I've got the same problem. I thought I was doing something wrong, but the dependency for dynamic templates simply isn't there. Maven is trying to download https://public.nexus.pentaho.org/repository/proxy-public-3rd-party-release/com/google/cloud/teleport/v2/dynamic-templates/1.0-SNAPSHOT/dynamic-templates-1.0-SNAPSHOT.pom, but that does not exist and there is no teleport directory. You expect the master branch to compile. It makes me wonder whether anyone is actually building this and why I should bother, which is a shame. I suppose it's not this project's fault that a dependency has gone missing if it used to be somewhere. But where is it?

picassio commented 2 years ago

I've got the same problem with the new main branch. After I switch to revert-257-master branch, I can successfully build the image.

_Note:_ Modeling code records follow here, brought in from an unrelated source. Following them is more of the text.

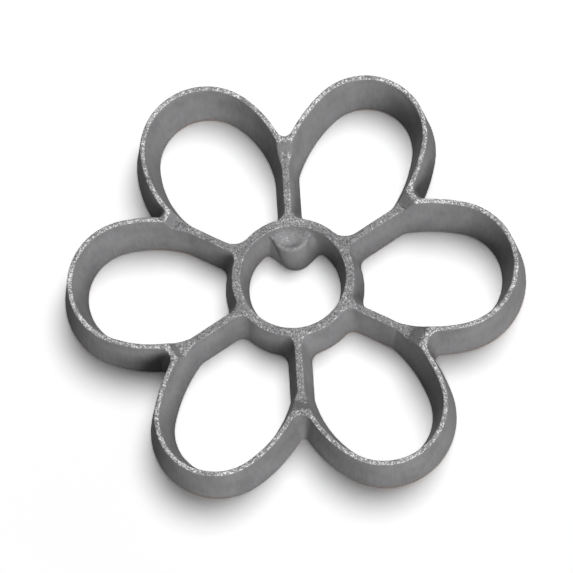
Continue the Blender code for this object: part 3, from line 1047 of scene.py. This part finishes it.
@dataclass
class MouldCasting:
    """The whole casting: petal walls, webs, centre ring and handle boss in one piece."""

    plan: FlowerPlan = field(default_factory=FlowerPlan)
    finish: CastAluminium = field(default_factory=CastAluminium)
    node: str = "mould_casting"
    rim_round: float = 0.0003
    foot_round: float = 0.0004
    overrun: float = 0.0010
    bore_steps: int = 256
    skin_step: float = 0.00026
    ease_share: float = 0.5
    ease_passes: int = 2
    top_grain: float = 0.00009
    wall_grain: float = 0.00002
    grain_cells: tuple[float, float] = (0.0008, 0.00045)
    grain_shares: tuple[float, float] = (0.6, 0.4)
    mark_cell: float = 0.0007
    mark_stretch: float = 0.08
    upward_span: tuple[float, float] = (0.35, 0.8)

    def body(self, petals: Sequence[Petal]) -> bpy.types.Object:
        """Solid flower with drafted outer walls and rounded rim and foot edges.

        Args:
            petals: the six petals.

        Returns:
            The flower, still without its openings.
        """
        plan = self.plan
        rings = []
        for rise, back in edge_rounds(self.foot_round):
            rings.append((rise, plan.outline(petals, rise, back)))
        for drop, back in reversed(edge_rounds(self.rim_round)):
            height = plan.wall_height - drop
            rings.append((height, plan.outline(petals, height, back)))
        return loft(self.node + "_cast", rings)

    def opening(self, petal: Petal) -> bpy.types.Object:
        """Tool for the drafted opening of one petal.

        Args:
            petal: the petal.

        Returns:
            The tool.
        """
        plan = self.plan
        rings = [(-self.overrun, petal.opening(plan.inside_lean(0) - self.foot_round))]
        for rise, back in edge_rounds(self.foot_round):
            rings.append((rise, petal.opening(plan.inside_lean(rise) - back)))
        for drop, back in reversed(edge_rounds(self.rim_round)):
            height = plan.wall_height - drop
            rings.append((height, petal.opening(plan.inside_lean(height) - back)))
        rings.append((plan.wall_height + self.overrun, petal.opening(-self.rim_round)))
        return loft("opening", rings)

    def recess(self, petals: Sequence[Petal]) -> bpy.types.Object:
        """Tool that sets the webs and the ring below the rims.

        Args:
            petals: the six petals.

        Returns:
            The tool, with a slope at the end of each web.
        """
        plan = self.plan
        wide = plan.step_outline(petals, 0)
        return loft(
            "recess",
            [
                (plan.web_top, plan.step_outline(petals, plan.step_run)),
                (plan.wall_height, wide),
                (plan.wall_height + self.overrun, wide),
            ],
        )

    def bore(self) -> bpy.types.Object:
        """Tool for the drafted bore of the ring.

        Returns:
            The tool, with the round of the foot's edge.
        """
        plan = self.plan
        slope = plan.bore_taper / plan.web_top
        top = plan.wall_height + self.overrun
        profile = [(0, top), (plan.bore_foot_radius + slope * top, top)]
        for rise, back in reversed(edge_rounds(self.foot_round)):
            profile.append((plan.bore_foot_radius + slope * rise + back, rise))
        mouth = plan.bore_foot_radius + self.foot_round
        profile += [(mouth, -self.overrun), (0, -self.overrun)]
        return turned_solid("bore", profile, self.bore_steps)

    def eased(self, obj: bpy.types.Object) -> None:
        """Adds the fine even skin and the soft edges of a casting.

        Args:
            obj: the object that gets them.
        """
        skin = obj.modifiers.new("skin", "REMESH")
        skin.mode = "VOXEL"
        skin.voxel_size = self.skin_step
        ease = obj.modifiers.new("ease", "SMOOTH")
        ease.factor = self.ease_share
        ease.iterations = self.ease_passes

    def roughened(self, mesh: bpy.types.Mesh) -> None:
        """Gives the skin its grain and its draw marks, all of them inwards.

        Args:
            mesh: the casting's mesh, whose points are moved.
        """
        count = len(mesh.vertices)
        points, normals = np.empty(count * 3), np.empty(count * 3)
        mesh.vertices.foreach_get("co", points)
        mesh.vertices.foreach_get("normal", normals)
        points, normals = points.reshape(-1, 3), normals.reshape(-1, 3)
        upward = ramp(normals[:, 2], *self.upward_span)
        grain = np.zeros(count)
        for seed, (share, cell) in enumerate(zip(self.grain_shares, self.grain_cells), 1):
            grain += share * noise(points, cell, seed)
        marks = noise(points * (1, 1, self.mark_stretch), self.mark_cell, 3)
        depth = self.top_grain * upward * (0.5 + 0.5 * grain)
        depth += self.wall_grain * (1 - upward) * (1 + marks)
        points -= normals * depth[:, None]
        points[:, 2] = np.clip(points[:, 2], 0, self.plan.wall_height)
        mesh.vertices.foreach_set("co", points.ravel())
        mesh.update()

    def build(self) -> bpy.types.Object:
        """Builds and dresses the casting.

        Returns:
            The casting, which stands for the solid of the same name.
        """
        petals = self.plan.petals()
        boss = HandleBoss(self.plan)
        body = self.body(petals)
        for petal in petals:
            combined(body, self.opening(petal), Joining.CUT)
        combined(body, self.recess(petals), Joining.CUT)
        combined(body, self.bore(), Joining.CUT)
        combined(body, boss.solid(), Joining.ADD)
        combined(body, boss.back_fillet(), Joining.ADD)
        combined(body, boss.sink(), Joining.CUT)
        shaped(body, self.eased)
        self.roughened(body.data)
        combined(body, HandleHole(boss).cutter(), Joining.CUT)
        body.data.shade_smooth()
        body.data.materials.clear()
        body.data.materials.append(self.finish.material())
        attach(body, "root")
        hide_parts(self.node)
        log.info("%s: %d faces", body.name, len(body.data.polygons))
        return body


@dataclass
class Table:
    """White table under the mould, which shows white and keeps the shadow."""

    half_width: float = 3.0
    gap: float = 0.00001
    paint: tuple[float, float, float] = (0.3, 0.3, 0.3)
    shown_paint: tuple[float, float, float] = (1.83, 1.83, 1.83)
    shadow_reach: tuple[float, float] = (0.064, 0.092)

    def build(self) -> bpy.types.Object:
        """Builds the table top.

        Returns:
            The table, which turns to plain white beyond the shadow.
        """
        bm = bmesh.new()
        bmesh.ops.create_grid(bm, x_segments=1, y_segments=1, size=self.half_width)
        bmesh.ops.translate(bm, verts=bm.verts, vec=(0, 0, -self.gap))
        table = object_from("table", bm)
        material = bpy.data.materials.new("white_table")
        material.use_nodes = True
        n = NodeTree(material.node_tree)
        n.nodes.clear()
        paint, bright = (
            n.node("ShaderNodeBsdfDiffuse", {"Color": (*colour, 1)}).outputs[0]
            for colour in (self.paint, self.shown_paint)
        )
        white = n.node("ShaderNodeEmission", {"Color": WHITE, "Strength": 1}).outputs[0]
        place = n.node("ShaderNodeTexCoord", {}).outputs["Object"]
        reach = n.node("ShaderNodeVectorMath", {0: place}, operation="LENGTH").outputs["Value"]
        ground = n.mixed(n.spread(reach, *self.shadow_reach), bright, white)
        shown = n.mixed(n.seen_or_mirrored(), paint, ground)
        n.node("ShaderNodeOutputMaterial", {"Surface": shown})
        table.data.materials.append(material)
        log.info("table")
        return table


@dataclass(frozen=True)
class SoftLamp:
    """Large round lamp that points at the mould."""

    name: str
    azimuth: float
    zenith: float
    size: float
    power: float
    distance: float
    on_table: bool = True

    def build(self, mould: bpy.types.Object) -> None:
        """Places the lamp.

        Args:
            mould: the casting, which a lamp that isn't on the table lights alone.
        """
        lamp = bpy.data.lights.new(self.name, "AREA")
        lamp.shape = "DISK"
        lamp.size = self.size
        lamp.energy = self.power
        obj = bpy.data.objects.new(self.name, lamp)
        bpy.context.scene.collection.objects.link(obj)
        across = math.sin(self.zenith) * way_of(self.azimuth)
        toward = Vector((*across, math.cos(self.zenith)))
        obj.location = toward * self.distance
        obj.rotation_euler = toward.to_track_quat("Z", "Y").to_euler()
        if not self.on_table:
            lit = bpy.data.collections.new(self.name + "_lights")
            lit.objects.link(mould)
            obj.light_linking.receiver_collection = lit
        log.info("%s", self.name)


@dataclass
class Studio:
    """Soft white room with a high lamp behind the mould, and one in front for the mould alone."""

    fill: float = 0.105
    lamps: tuple[SoftLamp, ...] = (
        SoftLamp("key_lamp", math.radians(66), math.radians(25), 0.9, 12.3, 1.5),
        SoftLamp("front_lamp", math.radians(294), math.radians(60), 1.5, 90.0, 2.5, False),
    )

    def build(self, mould: bpy.types.Object) -> None:
        """Builds the room light and the lamps.

        Args:
            mould: the casting.
        """
        world = bpy.data.worlds.new("white_room")
        bpy.context.scene.world = world
        world.use_nodes = True
        n = NodeTree(world.node_tree)
        n.nodes.clear()
        fill, shown = (
            n.node("ShaderNodeBackground", {"Color": WHITE, "Strength": strength}).outputs[0]
            for strength in (self.fill, 1)
        )
        room = n.mixed(n.seen_or_mirrored(), fill, shown)
        n.node("ShaderNodeOutputWorld", {"Surface": room})
        log.info("room light")
        for lamp in self.lamps:
            lamp.build(mould)


@dataclass
class Viewpoint:
    """Camera at the angle of the photograph."""

    azimuth: float = math.radians(-84.05)
    elevation: float = math.radians(73.29)
    roll: float = math.radians(9.912)
    distance: float = 0.7991
    target: tuple[float, float, float] = (-0.0018983, 0.0009620, 0.0)
    lens: float = 223.51
    film: float = 36.0
    near: float = 0.01

    def build(self) -> None:
        """Places the camera and makes it the scene's."""
        camera = bpy.data.cameras.new("photo_view")
        camera.sensor_width = self.film
        camera.lens = self.lens
        camera.clip_start = self.near
        obj = bpy.data.objects.new("photo_view", camera)
        bpy.context.scene.collection.objects.link(obj)
        toward = Vector(
            (
                math.cos(self.elevation) * math.cos(self.azimuth),
                math.cos(self.elevation) * math.sin(self.azimuth),
                math.sin(self.elevation),
            )
        )
        level = Vector((-math.sin(self.azimuth), math.cos(self.azimuth), 0))
        upright = toward.cross(level)
        right = math.cos(self.roll) * level - math.sin(self.roll) * upright
        up = toward.cross(right)
        turn = Matrix((right, up, toward)).transposed().to_4x4()
        place = Vector(self.target) + self.distance * toward
        obj.matrix_world = Matrix.Translation(place) @ turn
        bpy.context.scene.camera = obj
        log.info("camera")


def main() -> None:
    """Builds the mould, the table, the light and the camera."""
    logging.basicConfig(level=logging.INFO, format="%(name)s: %(message)s")
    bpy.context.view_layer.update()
    bpy.context.scene.view_settings.view_transform = "Standard"
    mould = MouldCasting().build()
    Table().build()
    Studio().build(mould)
    Viewpoint().build()


if __name__ == "__main__":
    main()
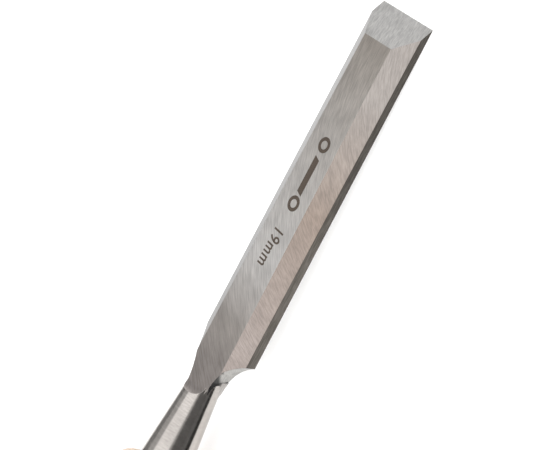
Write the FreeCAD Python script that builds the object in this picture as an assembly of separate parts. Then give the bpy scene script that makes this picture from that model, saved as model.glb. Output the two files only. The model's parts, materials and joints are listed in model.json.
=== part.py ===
import FreeCAD, Part
import math
import os

# Bevel-edged bench chisel, 19 mm: forged blade, wood handle, front ferrule, strike hoop.
# Everything is drawn in the tool's own frame, in mm: x runs along the tool toward the
# cutting edge with 0 at the right shoulder corner, y to the left, z up from the flat back.
# rest() then lays the whole tool on the bench: bevel side up, on its edge and its belly.

# ---- blade ----
blade_length = 89.0             # right shoulder corner to cutting edge
edge_width = 19.0               # the size the chisel is sold by
shoulder_width = 18.8
edge_thickness = 4.75           # back to land, taken at the edge before it is ground
shoulder_thickness = 5.25
edge_land_width = 10.05         # flat land between the two long bevels
shoulder_land_width = 10.95
long_bevel_angle = 32.8         # slope of the two long bevels, degrees
grind_angle = 30.0              # slope of the cutting bevel, degrees

# ---- shoulders: hollows left by a round wheel, seen from above ----
right_hollow_x = -10.3
right_hollow_radius = 10.5
right_waist = 4.1               # centre line to the hollow, at the land
left_hollow_x = -12.6
left_hollow_radius = 20.0
left_waist = 3.55
hollow_lean = 8.0               # the hollows lean in toward the back, degrees
dressed_depth = 0.25            # the shoulder faces are dressed this much deeper
right_dressed_end = -7.35       # where the dressing stops, leaving a small ledge
left_dressed_end = -6.0
dressed_end_radius = 2.7        # the dressing ends round, as seen from the side
dressed_end_height = 1.6
flare_x = -12.5                 # where the round neck begins to open out into the blade
flare_radius = 9.0
flare_sink = 0.2                # the flare starts this far under the neck's skin

# ---- neck and tang ----
axis_height = 3.05              # centre line of neck, tang and handle above the back
neck_length = 32.2              # shoulder corner to the seat on the handle
neck_seat_radius = 6.4
neck_radius = 3.14              # at the shoulder corner
runout_radius = 4.0             # curve on which land and back leave the neck
land_tongue_x = -9.0            # where the land begins to curve up off the neck
back_tongue_x = -9.0
tang_length = 62.0
tang_root = 7.6                 # square tang, side at the seat
tang_tip = 4.2                  # side at its end

# ---- handle, measured back from its front face ----
handle_length = 124.0
nose_round = 3.4                # the nose is rounded from the front face to the ferrule
waist_radius = 11.8
waist_at = 22.0
belly_swell = 4.2               # how much the belly stands out beyond the waist
belly_at = 56.0
belly_curve = 80.0              # radius of the swell in front of the belly
rear_curve = 520.0              # radius of the swell behind it
dome_height = 3.4
dome_edge = 1.2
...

grdavor commented 2 years ago

I've just finished setting up the cdc-embedded-connector in our k8s cluster and we've had the same problem when building the docker image. Commenting out the DATAFLOW_JAVA_COMMAND_SPEC element inside v2/pom.xml got the build to complete, but the container still wouldn't run.

Commenting out the entrypoint element in v2/pom.xml as well as appending <mainClass>com.google.cloud.dataflow.cdc.connector.App</mainClass> after line 65 in pom of cdc-embedded-connector seems to have done the trick for us.

Not sure what the intended way of building the docker image is supposed to be. Maybe you're meant to add a spec.json file somewhere, but the README doesn't mention this.

jerrt2003 commented 10 months ago

Hi, just wondering if there is any update on this ticket as I'm trying to follow the MD to build a connector image but fail. Even follow @grdavor trick (e.g. commenting out the entry point..etc), the container won't start. Got any suggestion? Thanks

github-actions[bot] commented 4 months ago

This issue has been marked as stale due to 180 days of inactivity. It will be closed in 1 week if no further activity occurs. If you think that’s incorrect or this pull request requires a review, please simply write any comment. If closed, you can revive the issue at any time. Thank you for your contributions.

github-actions[bot] commented 4 months ago

This issue has been closed due to lack of activity. If you think that is incorrect, or the pull request requires review, you can revive the PR at any time.